El pasado 3 de agosto, 10 mineros quedaron atrapados en un pozo carbonífero a 60 metros de profundidad en el municipio de Sabinas, Coahuila, debido al colapso de una pared. Muy poco después de los hechos, supimos que la mina, con apenas meses de uso, no contaba con mínimas medidas de seguridad e higiene, ni con una manifestación de impacto ambiental que hubiera impedido su ubicación en las inmediaciones del río Sabinas, dado el peligro que implica su colindancia con el cuerpo de agua que ingresó a la mina tras romperse la pared. Menos de una semana después, el domingo 7 de agosto, otro minero murió en Galeana, Nuevo León, tras un derrumbe dentro de la mina en que laboraba.
Lamentablemente, estas narraciones no son nuevas en la historia reciente del país. En la memoria de nuestra sociedad permanece muy vivo el recuerdo de la trágica explosión provocada por acumulación de gas metano en una mina de carbón en Pasta de Conchos, también en Coahuila, en 2006, después de la cual aún permanecen bajo tierra 65 obreros. Allí se habían denunciado previamente 43 violaciones a la norma de seguridad e higiene que nunca fueron atendidas por la Secretaría del Trabajo y Previsión Social, ni mucho menos por el concesionario de la minera, Grupo México.
Casos como el de Pasta de Conchos, y ahora Sabinas, son muestra de las condiciones infrahumanas de trabajo, las nulas garantías de seguridad y la impunidad en que prevalece la actividad de la industria carbonífera y la minería en su conjunto en México.

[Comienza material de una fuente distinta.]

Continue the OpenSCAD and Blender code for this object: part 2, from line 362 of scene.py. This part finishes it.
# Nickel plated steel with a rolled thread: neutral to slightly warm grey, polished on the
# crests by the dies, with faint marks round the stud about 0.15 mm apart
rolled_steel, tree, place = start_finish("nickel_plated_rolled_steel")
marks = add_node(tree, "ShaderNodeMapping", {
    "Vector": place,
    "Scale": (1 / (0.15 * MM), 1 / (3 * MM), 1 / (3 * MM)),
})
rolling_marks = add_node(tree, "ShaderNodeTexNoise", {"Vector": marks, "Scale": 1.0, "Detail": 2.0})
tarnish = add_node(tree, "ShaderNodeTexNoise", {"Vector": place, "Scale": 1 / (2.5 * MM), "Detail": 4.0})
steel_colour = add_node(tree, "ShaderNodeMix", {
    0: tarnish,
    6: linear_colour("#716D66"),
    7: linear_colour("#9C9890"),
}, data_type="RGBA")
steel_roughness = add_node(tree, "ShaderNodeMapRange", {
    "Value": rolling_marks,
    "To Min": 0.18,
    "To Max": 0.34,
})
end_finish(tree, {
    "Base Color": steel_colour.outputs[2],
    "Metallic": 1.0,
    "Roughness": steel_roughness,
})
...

De acuerdo con la Secretaría de Economía, 99.19 por ciento del carbón producido en México es proveniente de la región carbonífera de Coahuila, y prácticamente su totalidad se vende a la Comisión Federal de Electricidad (CFE) para la producción de energía eléctrica.

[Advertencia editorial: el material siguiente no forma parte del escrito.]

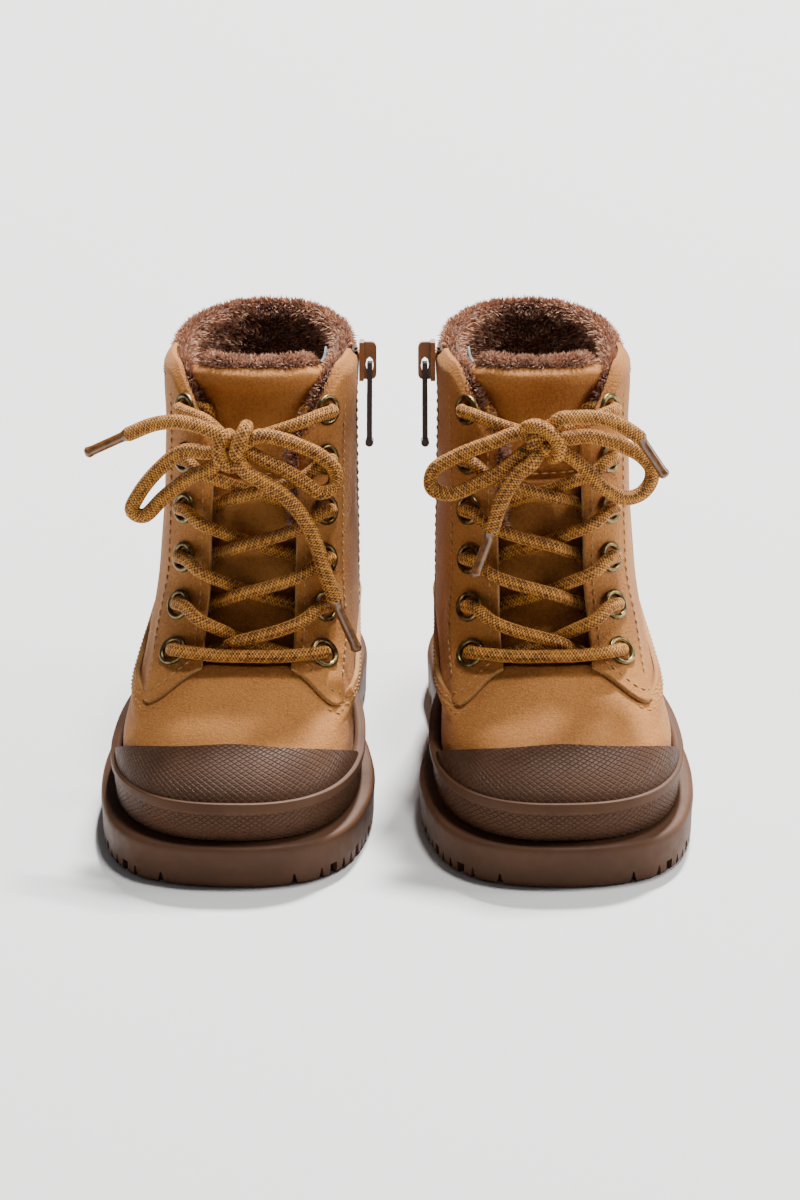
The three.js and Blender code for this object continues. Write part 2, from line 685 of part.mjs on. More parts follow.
const laces = {
  lace_lateral: () => laceHalf(-1, true),
  lace_medial: () => laceHalf(1, false),
  bow_knot: knot,
  bow_loop_lateral: (bow) => loop(bow.loop_lateral),
  bow_loop_medial: (bow) => loop(bow.loop_medial),
  lace_end_lateral: (bow) => laceEnd(bow.end_lateral),
  lace_end_medial: (bow) => laceEnd(bow.end_medial),
  aglet_lateral: (bow) => aglet(bow.end_lateral),
  aglet_medial: (bow) => aglet(bow.end_medial),
};

// ---- the two boots ----
const NUBUCK = { color: 0xc08a4c, roughness: 0.85, metalness: 0 };
const SOLE_RUBBER = { color: 0x7b543b, roughness: 0.6, metalness: 0 };
const PILE_CLOTH = { color: 0x8d6354, roughness: 1, metalness: 0 };
const LACE_CORD = { color: 0xb07a30, roughness: 0.8, metalness: 0 };
const BRASS = { color: 0x7d6a41, roughness: 0.35, metalness: 1 };
const ENAMEL = { color: 0x9a6a3a, roughness: 0.4, metalness: 0.2 };
const DARK_PLASTIC = { color: 0x3a2418, roughness: 0.45, metalness: 0 };
const AGLET_FILM = { color: 0x8a5a2c, roughness: 0.2, metalness: 0 };
const BOARD_FIBRE = { color: 0xcbb89a, roughness: 0.95, metalness: 0 };
const TAPE_CLOTH = { color: 0x6d4a30, roughness: 0.9, metalness: 0 };

const pieces = {
  outsole: [outsole, SOLE_RUBBER],
  rand: [() => band(0.06, 2.1, WRAP_GAP + RUBBER, WRAP_GAP, 44, 2), SOLE_RUBBER],
  toe_cap: [toeCap, SOLE_RUBBER],
  vamp: [vamp, NUBUCK],
  heel_counter: [heelCounter, NUBUCK],
  lateral_quarter: [lateralQuarter, NUBUCK],
  medial_quarter: [medialQuarter, NUBUCK],
  rear_medial_quarter: [rearMedialQuarter, NUBUCK],
  lateral_eyelets: [() => eyeletStrip(-1), BRASS],
  medial_eyelets: [() => eyeletStrip(1), BRASS],
  lining: [lining, PILE_CLOTH],
  tongue: [tongue, NUBUCK],
  tongue_lining: [tongueLining, PILE_CLOTH],
  insole_board: [insoleBoard, BOARD_FIBRE],
  footbed: [footbed, PILE_CLOTH],
  zip_chain: [zipTape, TAPE_CLOTH],
  zip_slider: [zipSlider, ENAMEL],
  zip_pull: [zipPull, DARK_PLASTIC],
};

// Puts a boot's geometry in the pair's frame; the left boot is mirrored.
function placed(geometry, mirror) {
  const bare = geometry.clone();
  bare.deleteAttribute("normal");
  bare.deleteAttribute("uv");
  const result = mergeVertices(bare, 1e-4);
  const place = result.attributes.position;
  const [c, s] = [Math.cos(TOE_OUT), Math.sin(TOE_OUT)];
  for (let i = 0; i < place.count; i++) {
    const [x, y, z] = [place.getX(i), place.getY(i) - SOLE_LENGTH / 2, place.getZ(i)];
    place.setXYZ(i, (mirror ? -1 : 1) * (x * c + y * s - BOOT_X), y * c - x * s, z);
  }
  if (mirror) {
    const index = result.index.array;
    for (let i = 0; i < index.length; i += 3) {
      [index[i + 1], index[i + 2]] = [index[i + 2], index[i + 1]];
    }
  }
  return result;
}

const pair = new THREE.Group();

function add(name, geometry, finish, mirror) {
  const mesh = new THREE.Mesh(placed(geometry, mirror), new THREE.MeshStandardMaterial(finish));
  mesh.name = name;
  pair.add(mesh);
}

for (const boot of ["right", "left"]) {
  const mirror = boot === "left";
  for (const [name, [make, finish]] of Object.entries(pieces)) {
    add(`${boot}_${name}`, make(), finish, mirror);
  }
  for (const [name, make] of Object.entries(laces)) {
    add(`${boot}_${name}`, make(BOWS[boot]), name.startsWith("aglet") ? AGLET_FILM : LACE_CORD, mirror);
  }
}

export default pair;
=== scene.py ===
"""A pair of children's pile-lined lace-up boots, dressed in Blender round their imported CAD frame.

Lengths are in millimetres in each boot's own frame, and become metres when a piece is placed: x grows
towards the inner (medial) side, d is the distance behind the tip of the toe, and z is the height. The left
boot is the right one mirrored. A place on the upper is a level, which grows up the boot, and a girth, which
is measured round the boot from its front line.
"""

import math

import bpy
import numpy as np
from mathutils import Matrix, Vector


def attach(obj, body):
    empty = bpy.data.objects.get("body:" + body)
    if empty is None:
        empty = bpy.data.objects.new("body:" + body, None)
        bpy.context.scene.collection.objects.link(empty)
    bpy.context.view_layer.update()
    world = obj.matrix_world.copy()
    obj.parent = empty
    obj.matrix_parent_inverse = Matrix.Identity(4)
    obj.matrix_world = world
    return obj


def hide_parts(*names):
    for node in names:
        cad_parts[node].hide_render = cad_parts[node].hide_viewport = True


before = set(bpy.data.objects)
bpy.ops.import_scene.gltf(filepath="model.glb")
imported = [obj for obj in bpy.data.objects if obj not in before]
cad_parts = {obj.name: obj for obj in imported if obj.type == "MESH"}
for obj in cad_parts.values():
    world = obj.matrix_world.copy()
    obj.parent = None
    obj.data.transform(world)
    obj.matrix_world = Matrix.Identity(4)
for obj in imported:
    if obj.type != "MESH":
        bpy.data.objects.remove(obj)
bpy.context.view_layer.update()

MM = 0.001
BOOTS = ("right", "left")


def linked(name, data):
    """A new object in the scene."""
    thing = bpy.data.objects.new(name, data)
    bpy.context.collection.objects.link(thing)
    return thing


# ---- camera ----
VIEW_ELEVATION = math.radians(22.3)
VIEW_DISTANCE = 1569
VIEW_HEIGHT = 56.4

camera_data = bpy.data.cameras.new("camera")
camera_data.lens = 147
camera_data.sensor_width = 36
camera_data.shift_x = 0.0023
camera = linked("camera", camera_data)
camera.location = (
    0,
    -VIEW_DISTANCE * MM * math.cos(VIEW_ELEVATION),
    (VIEW_HEIGHT + VIEW_DISTANCE * math.sin(VIEW_ELEVATION)) * MM,
)
camera.rotation_euler = (math.pi / 2 - VIEW_ELEVATION, 0, 0)
bpy.context.scene.camera = camera

# ---- the shape of the upper, as in the CAD model ----
SOLE_LENGTH = 192
SOLE_TOP = 13.5
SOLE_RISE = 0.015
BOOT_X = 48.5
TOE_OUT = math.radians(2)
LEATHER = 1.6
GAP = 0.35
FIRST_ROW = 7
LAST_ROW = 12
COLLAR = 12.85
EYELET_GIRTH = 24.6
FACING_EDGE = 14
LACE_OUT = 4.3
LACE_IN = -6
TONGUE_OUT = -8.9
ZIP_TAPE_HALF = 4.2
ZIP_LOW = 6.42
ZIP_LOW_D = 111
ZIP_HIGH_D = 128
WING_END = 102
COUNTER_TOP = 6.5

# front d, front z, rear d, rear z, half width, d of the widest place, front and rear roundness
LEVELS = np.array([
    [8.5, 14, 182, 16.6, 35.3, 60, 2.6, 2.5],
    [6.5, 19.5, 184, 21.5, 36, 60, 2.6, 2.5],
    [7, 25, 185, 26.5, 36.2, 60, 2.6, 2.5],
    [10.5, 30, 185.3, 31.5, 36, 60, 2.6, 2.5],
    [16.5, 34, 185, 36, 35.5, 61, 2.55, 2.5],
    [25, 37.5, 184.5, 40.5, 34.9, 65, 2.5, 2.45],
    [39.5, 43.5, 184, 45.5, 34, 75, 2.4, 2.4],
    [53.5, 52.5, 182.5, 51.5, 32.9, 90, 2.4, 2.35],
    [62, 65, 180.5, 64, 31.8, 102, 2.4, 2.3],
    [69, 78.5, 179, 77.5, 31.1, 110, 2.45, 2.25],
    [75.5, 92.5, 178.5, 91.5, 30.7, 116, 2.5, 2.2],
    [81.2, 107.5, 179, 105.5, 30.4, 120, 2.5, 2.2],
    [85.8, 122.5, 180, 119, 30.3, 123, 2.5, 2.2],
    [89, 137, 181, 132, 30.3, 126, 2.5, 2.2],
    [91, 151, 182, 145, 30.3, 129, 2.5, 2.2],
])
WAIST = 0.15
WAIST_D = 113
WAIST_REACH = 30
LEAN = 4.2
SECTION_STEPS = 120
TABLE_STEP = 0.05
TABLE_TOP = 14


def ease(value, low, high):
    t = np.clip((value - low) / (high - low), 0, 1)
    return t * t * (3 - 2 * t)


def lerp(a, b, t):
    return a + (b - a) * t


def unit(vectors):
    return vectors / np.linalg.norm(vectors, axis=-1, keepdims=True)


def lengths(line):
    """The length along a line of points up to each of them."""
    return np.concatenate([[0], np.cumsum(np.linalg.norm(np.diff(line, axis=0), axis=1))])


def along_line(line, run, wanted):
    """What a line holds at the wanted lengths, where run is its length up to each point."""
    return np.stack([np.interp(wanted, run, column) for column in np.transpose(line)], axis=-1)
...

La organización Familia Pasta de Conchos, defensora de los mineros y sus familias, ha hecho el registro de 310 eventos mortales en minas carboníferas de Coahuila, en los que se han contabilizado 3 mil 103 fallecimientos desde 1883. El libro El carbón rojo de Coahuila, auspiciado por dicha organización, señala que desde 1900 y hasta 2017, todos los mineros atrapados han sido recuperados, excepto los mineros que laboran para Grupo México.

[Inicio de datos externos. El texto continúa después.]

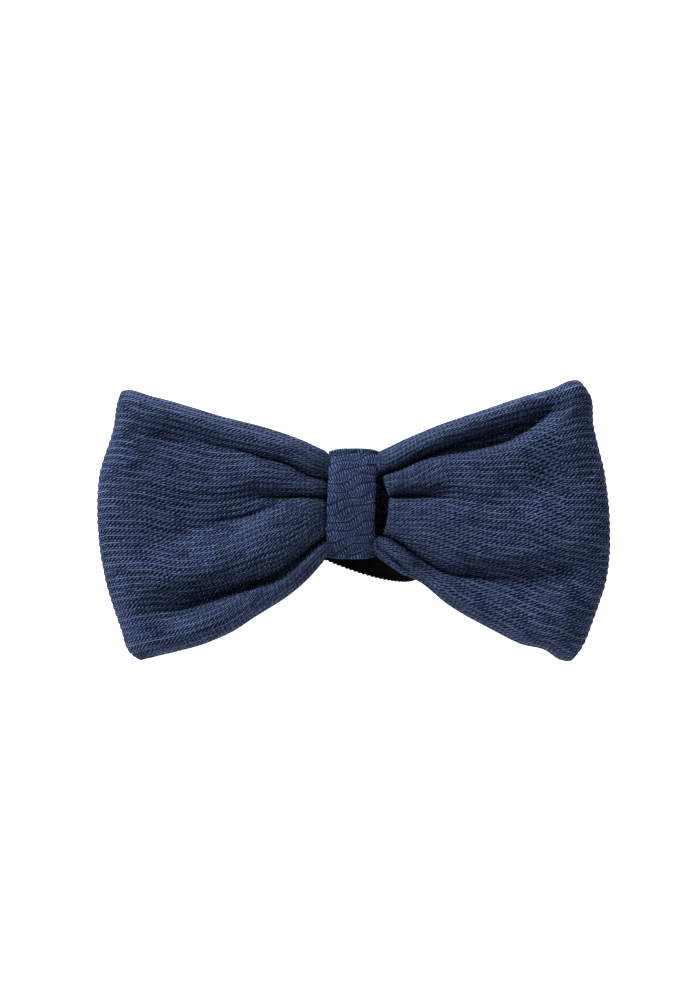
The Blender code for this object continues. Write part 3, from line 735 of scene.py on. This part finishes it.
def thread_tube(name, runs, radius, sides=10):
    """Thread along one or more runs of points, as one mesh of closed tubes."""
    angles = np.linspace(0, 2 * math.pi, sides, endpoint=False)
    points, knit, faces = [], [], []
    for run in runs:
        line, along = spaced(run, THREAD_STEP)
        line = smoothed(line, THREAD_SMOOTHING)
        step = unit(np.gradient(line, axis=0))
        side = unit(np.cross(step, np.array([0.31, 0.17, 0.93])))
        over = np.cross(step, side)
        taper = np.sqrt(1 - (1 - np.clip(np.minimum(along, along[-1] - along) / radius, 0.15, 1)) ** 2)
        # Two plies twisted together, so the tube's section turns along it.
        turned = angles[None] - (2 * math.pi * along / PLY_TURN)[:, None]
        reach = radius * taper[:, None] * (1 + PLY_SWELL * np.cos(2 * turned))
        ring = line[:, None] + side[:, None] * (np.cos(angles) * reach)[..., None]
        ring = ring + over[:, None] * (np.sin(angles) * reach)[..., None]
        base = sum(len(p) for p in points)
        end = base + (len(line) - 1) * sides
        faces += [[base + v for v in f] for f in ring_faces(len(line), sides)]
        faces.append([base + k for k in reversed(range(sides))])
        faces.append([end + k for k in range(sides)])
        points.append(ring.reshape(-1, 3))
        knit.append(on_fabric(along[:, None], turned / (2 * math.pi), 0.0).reshape(-1, 3))
    return mesh_object(name, np.concatenate(points), faces, np.concatenate(knit))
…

Grupo México es propiedad de Germán Larrea, quien, de acuerdo con diversos registros, se estima es de las familias más acaudaladas del país y cuyo principal negocio es la minería. Su excepcional fortuna ha sido amasada gracias a las concesiones que Carlos Salinas de Gortari otorgó a su familia en el ciclo de privatizaciones que caracterizó ese sexenio. Hoy, Grupo México posee más de 800 concesiones mineras.
Además de Pasta de Conchos, Grupo México es el responsable del derrame de 40 mil metros cúbicos de lixiviados de sulfatos de cobre acidulado en los ríos Bacanuchi y Sonora, que ha afectado directamente la salud de 25 mil personas, e inhabilitó la actividad agrícola en miles de hectáreas cuyo riego se sostenía de dichos ríos. Además, permanecen sin resolución tres huelgas que por 15 años se han declarado para reclamar el respeto de los derechos de los trabajadores mineros: en Cananea, Sonora; Sombrerete, Zacatecas y Taxco, Guerrero. Ahora, el polémico tramo 5 del Tren Maya, está adjudicado a una constructora propiedad de Grupo México.
La tragedia en Sabinas y el historial de la minería carbonífera en su conjunto subrayan la evidencia de un Estado ausente tanto en este ámbito como en otras dimensiones de la realidad nacional. Un Estado que se muestra incapaz de garantizar condiciones básicas de seguridad en el trabajo y protección ambiental, y que, por el contrario, es dócil para otorgar permisos, concesiones y licitaciones para la explotación de recursos del subsuelo.
Ya bien rebasada la primera mitad del sexenio de López Obrador, los 65 mineros de Pasta de Conchos siguen bajo tierra, a pesar de la promesa de rescate y reparación integral que, primero como candidato y luego como Presidente, hizo a las familias la máxima autoridad de un gobierno.
Hoy día, en los municipios carboníferos del norte del país, ser minero no es una opción de vida para las familias, sino la única vía de sostenimiento. Y no se avizoran cambios sustanciales en el horizonte para esas comunidades, dada la política energética impulsada por el actual gobierno, cuya noción de soberanía se arraiga en más de un sentido en el carbón. Ante ello, lo mínimo que el Estado debería ser capaz de garantizar, junto con la protección de los derechos ambientales, es el pleno respeto a los derechos humanos y laborales de los trabajadores mineros; pero ello supone un verdadero compromiso de regulación de las concesiones mineras y de supervisión de condiciones laborales dignas, justas y seguras.